→ Stored data:
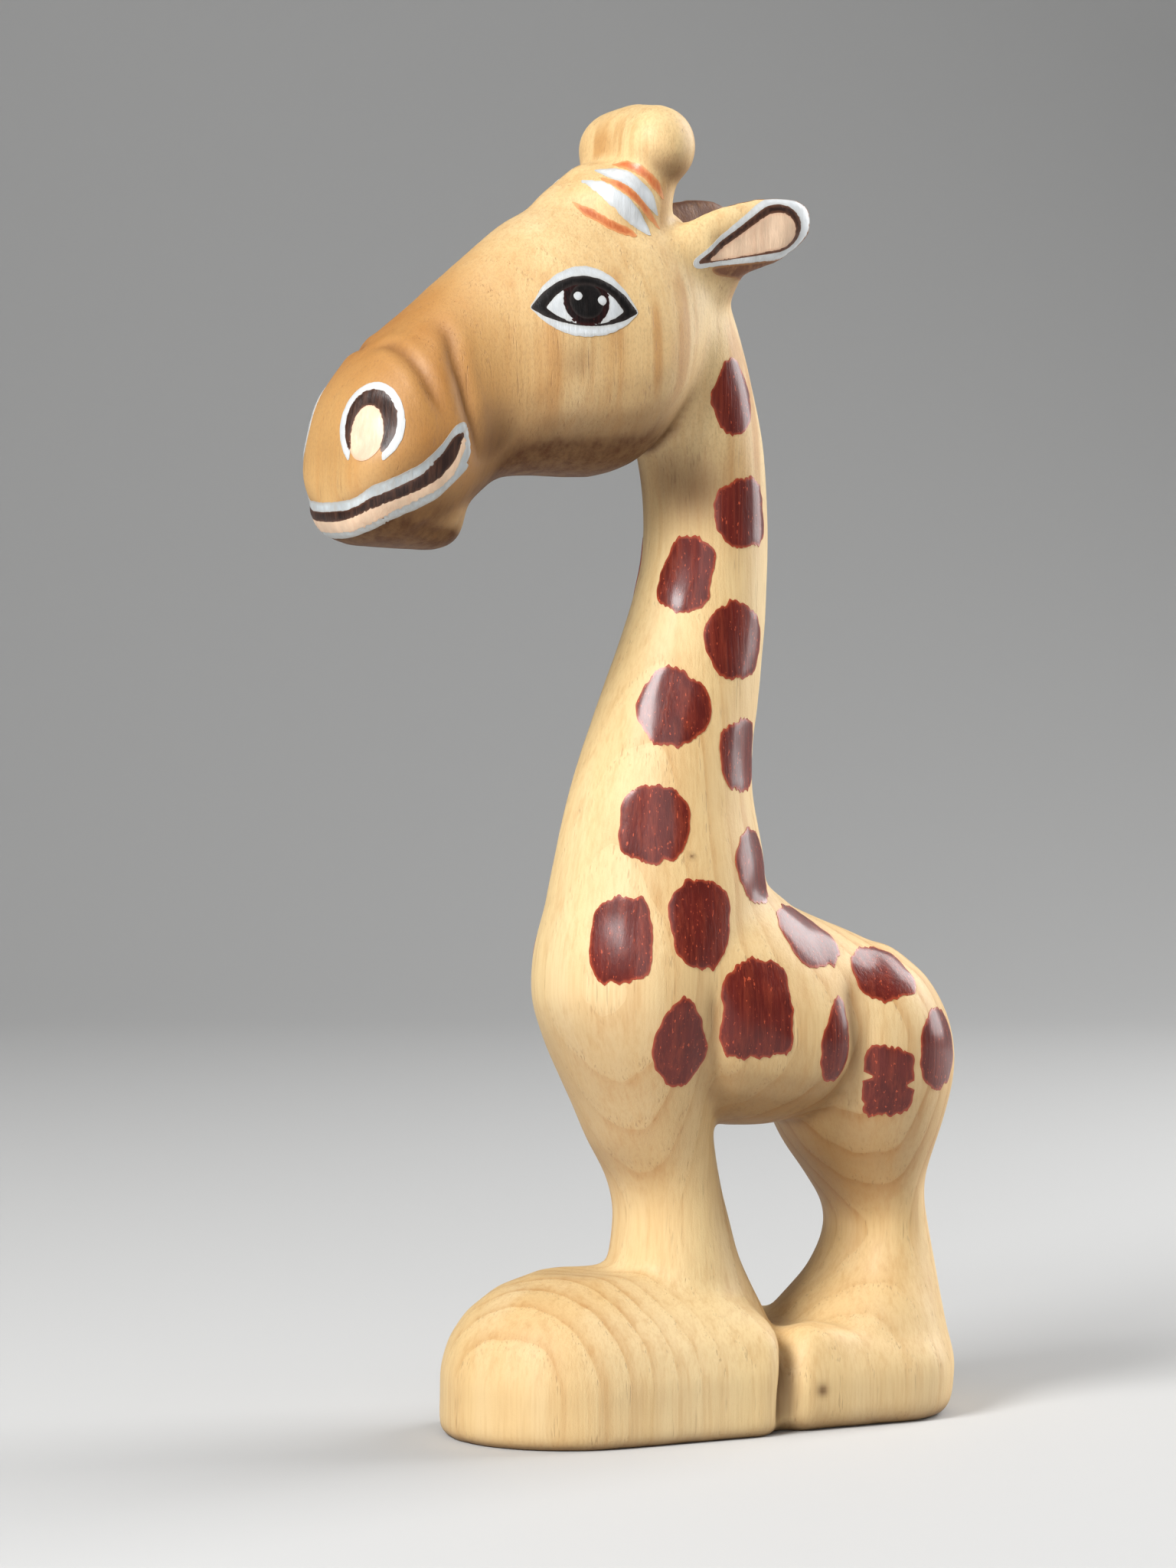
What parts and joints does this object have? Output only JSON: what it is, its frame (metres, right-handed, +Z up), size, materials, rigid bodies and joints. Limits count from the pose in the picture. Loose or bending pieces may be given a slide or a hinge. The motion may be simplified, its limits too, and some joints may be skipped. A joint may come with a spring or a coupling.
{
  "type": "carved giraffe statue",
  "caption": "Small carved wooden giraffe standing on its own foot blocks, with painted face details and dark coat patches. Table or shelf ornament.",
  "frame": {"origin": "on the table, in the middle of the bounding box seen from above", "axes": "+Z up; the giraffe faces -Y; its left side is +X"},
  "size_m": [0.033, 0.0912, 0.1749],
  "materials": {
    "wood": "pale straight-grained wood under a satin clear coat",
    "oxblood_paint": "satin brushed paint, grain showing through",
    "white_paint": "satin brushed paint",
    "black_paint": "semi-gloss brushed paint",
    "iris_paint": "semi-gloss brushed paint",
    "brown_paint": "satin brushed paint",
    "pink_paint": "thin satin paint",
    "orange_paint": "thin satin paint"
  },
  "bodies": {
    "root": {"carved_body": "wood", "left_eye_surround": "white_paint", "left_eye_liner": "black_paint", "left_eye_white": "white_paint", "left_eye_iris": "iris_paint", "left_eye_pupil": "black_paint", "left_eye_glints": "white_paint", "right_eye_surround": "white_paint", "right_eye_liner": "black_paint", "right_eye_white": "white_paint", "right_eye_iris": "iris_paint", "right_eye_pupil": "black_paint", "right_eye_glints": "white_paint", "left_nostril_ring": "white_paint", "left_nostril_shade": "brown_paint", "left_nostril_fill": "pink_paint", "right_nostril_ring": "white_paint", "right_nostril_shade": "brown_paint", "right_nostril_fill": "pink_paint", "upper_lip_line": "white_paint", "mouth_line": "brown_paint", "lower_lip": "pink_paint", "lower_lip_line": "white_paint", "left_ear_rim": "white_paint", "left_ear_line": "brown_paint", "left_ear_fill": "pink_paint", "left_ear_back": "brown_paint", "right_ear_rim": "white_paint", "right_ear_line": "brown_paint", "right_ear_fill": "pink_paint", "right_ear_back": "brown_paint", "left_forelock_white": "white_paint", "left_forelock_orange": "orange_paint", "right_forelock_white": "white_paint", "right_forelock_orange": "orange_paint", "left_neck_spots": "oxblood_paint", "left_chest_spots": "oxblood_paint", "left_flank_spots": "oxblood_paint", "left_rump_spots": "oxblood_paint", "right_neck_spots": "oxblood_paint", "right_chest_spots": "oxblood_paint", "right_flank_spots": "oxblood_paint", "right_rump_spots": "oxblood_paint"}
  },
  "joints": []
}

→ Directions:
Your task is to repeat each line of the material exactly.

→ Answer to the problem:
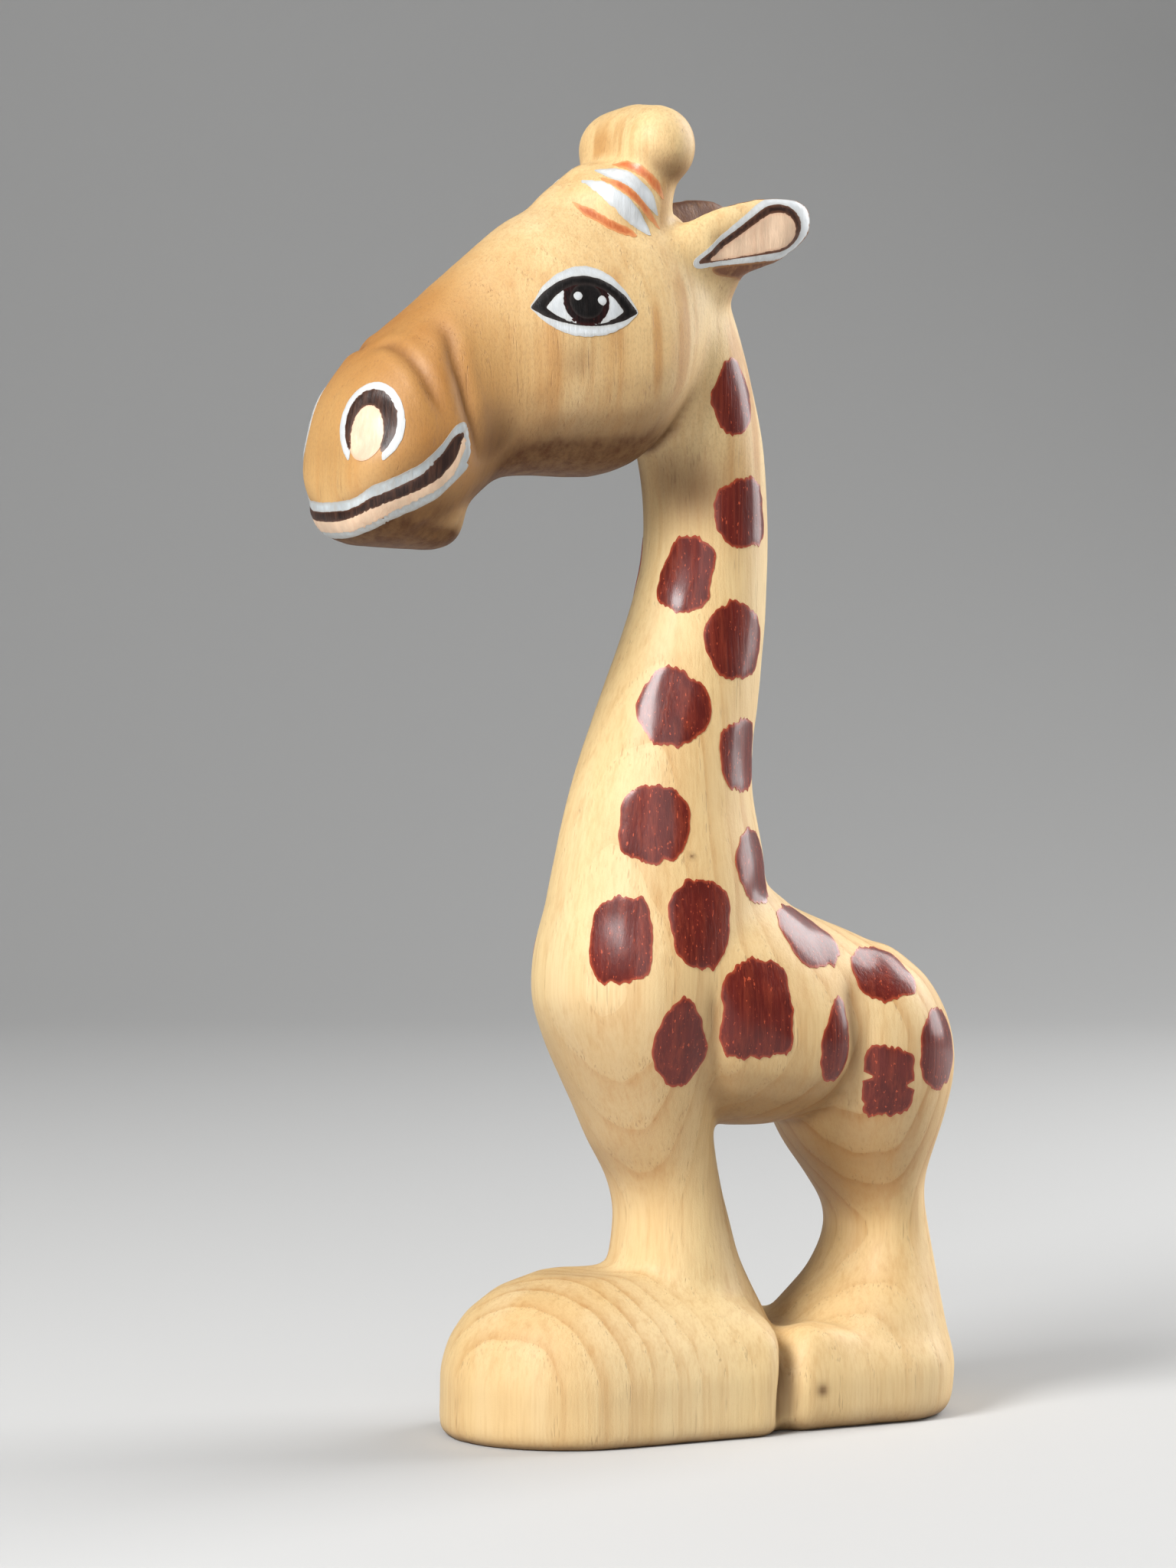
What parts and joints does this object have? Output only JSON: what it is, its frame (metres, right-handed, +Z up), size, materials, rigid bodies and joints. Limits count from the pose in the picture. Loose or bending pieces may be given a slide or a hinge. The motion may be simplified, its limits too, and some joints may be skipped. A joint may come with a spring or a coupling.
{
  "type": "carved giraffe statue",
  "caption": "Small carved wooden giraffe standing on its own foot blocks, with painted face details and dark coat patches. Table or shelf ornament.",
  "frame": {"origin": "on the table, in the middle of the bounding box seen from above", "axes": "+Z up; the giraffe faces -Y; its left side is +X"},
  "size_m": [0.033, 0.0912, 0.1749],
  "materials": {
    "wood": "pale straight-grained wood under a satin clear coat",
    "oxblood_paint": "satin brushed paint, grain showing through",
    "white_paint": "satin brushed paint",
    "black_paint": "semi-gloss brushed paint",
    "iris_paint": "semi-gloss brushed paint",
    "brown_paint": "satin brushed paint",
    "pink_paint": "thin satin paint",
    "orange_paint": "thin satin paint"
  },
  "bodies": {
    "root": {"carved_body": "wood", "left_eye_surround": "white_paint", "left_eye_liner": "black_paint", "left_eye_white": "white_paint", "left_eye_iris": "iris_paint", "left_eye_pupil": "black_paint", "left_eye_glints": "white_paint", "right_eye_surround": "white_paint", "right_eye_liner": "black_paint", "right_eye_white": "white_paint", "right_eye_iris": "iris_paint", "right_eye_pupil": "black_paint", "right_eye_glints": "white_paint", "left_nostril_ring": "white_paint", "left_nostril_shade": "brown_paint", "left_nostril_fill": "pink_paint", "right_nostril_ring": "white_paint", "right_nostril_shade": "brown_paint", "right_nostril_fill": "pink_paint", "upper_lip_line": "white_paint", "mouth_line": "brown_paint", "lower_lip": "pink_paint", "lower_lip_line": "white_paint", "left_ear_rim": "white_paint", "left_ear_line": "brown_paint", "left_ear_fill": "pink_paint", "left_ear_back": "brown_paint", "right_ear_rim": "white_paint", "right_ear_line": "brown_paint", "right_ear_fill": "pink_paint", "right_ear_back": "brown_paint", "left_forelock_white": "white_paint", "left_forelock_orange": "orange_paint", "right_forelock_white": "white_paint", "right_forelock_orange": "orange_paint", "left_neck_spots": "oxblood_paint", "left_chest_spots": "oxblood_paint", "left_flank_spots": "oxblood_paint", "left_rump_spots": "oxblood_paint", "right_neck_spots": "oxblood_paint", "right_chest_spots": "oxblood_paint", "right_flank_spots": "oxblood_paint", "right_rump_spots": "oxblood_paint"}
  },
  "joints": []
}